Back at the tribal base, the cannibals were preparing a cauldron filled with water over a burning camp-fire.

"Waku ku waku waku wa!(ahhh! this one defininitely tastes good!)", said cannibal#1.

"kuku wa ku wakuwawa ku waku waku wawa kuwa kuku!(ehhh wait! He doesn't look perfect. check out his fingers! only 4 sia! Later we makan him we lost one finger how?)", replied canibal#2 who was a QC(Quality Check) specialist.

Cannibal#2 then reported his doubtful finding to his chief who then freed the lucky bastard due to lack of QC for the catch.

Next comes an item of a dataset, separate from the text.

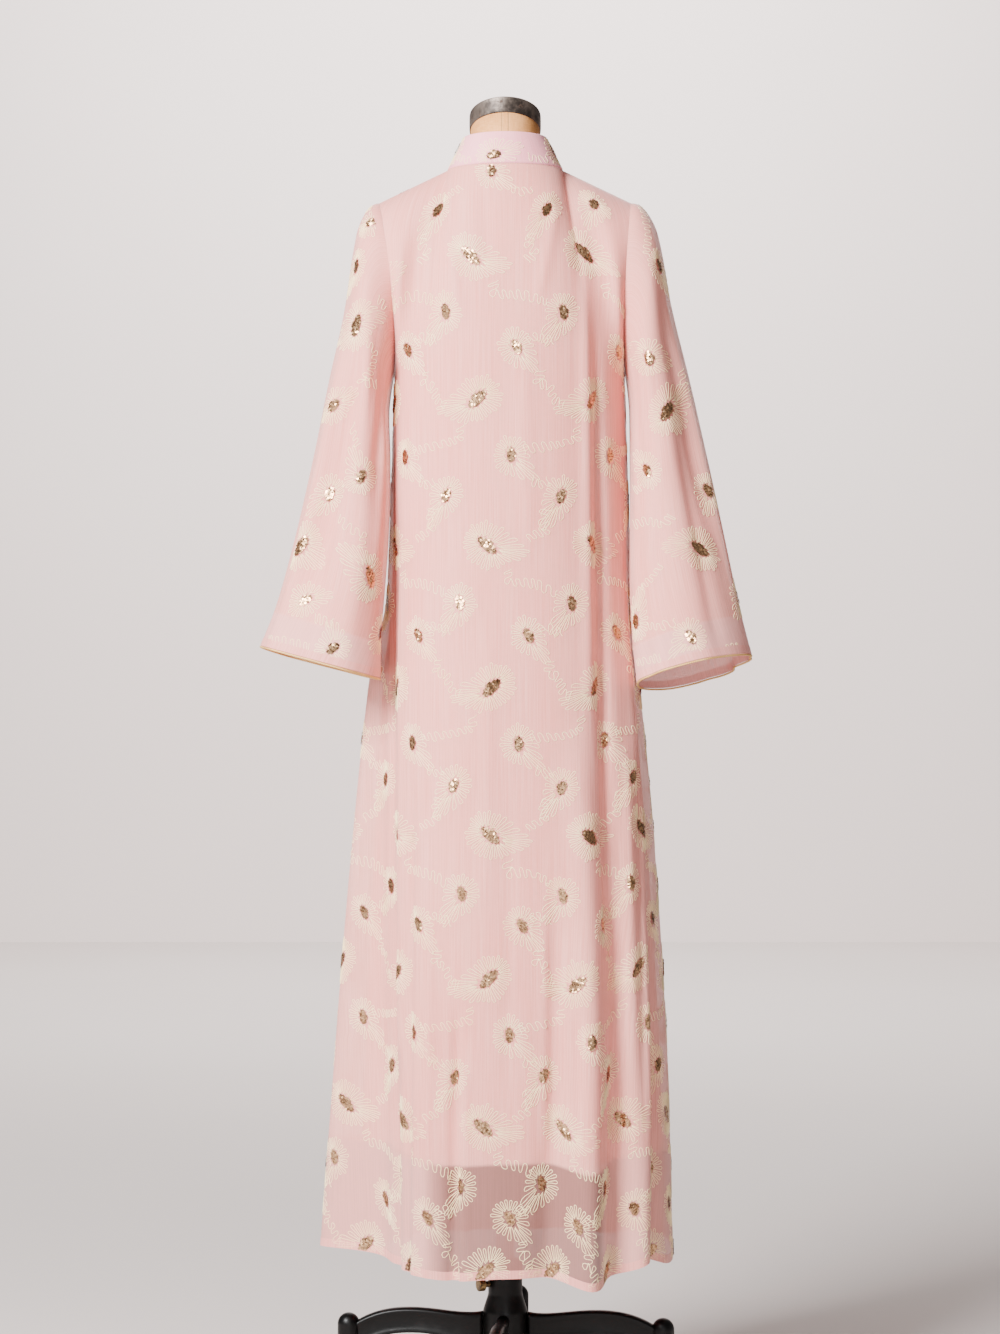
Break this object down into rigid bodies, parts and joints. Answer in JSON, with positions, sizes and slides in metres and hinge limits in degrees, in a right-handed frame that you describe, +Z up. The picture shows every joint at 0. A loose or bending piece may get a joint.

After strandling in the forest for approximately 20 hours, the King finally made it back to his mighty castle. He immediately went on to release his abang from the prison cell without going for his Dettol shower to clear off his BO.

"Eh bang sorri lah i mistook you! You saved aku's life and yet aku made u suffer!", said the King.

"WELY GUD!", replied the friend.

"U siao ah? lidat oso very good meh?", said the King.

"Look, if u nv lock me up ah, aku will go hunting with u and eventually got makaned lah u kuku!", explained the friend.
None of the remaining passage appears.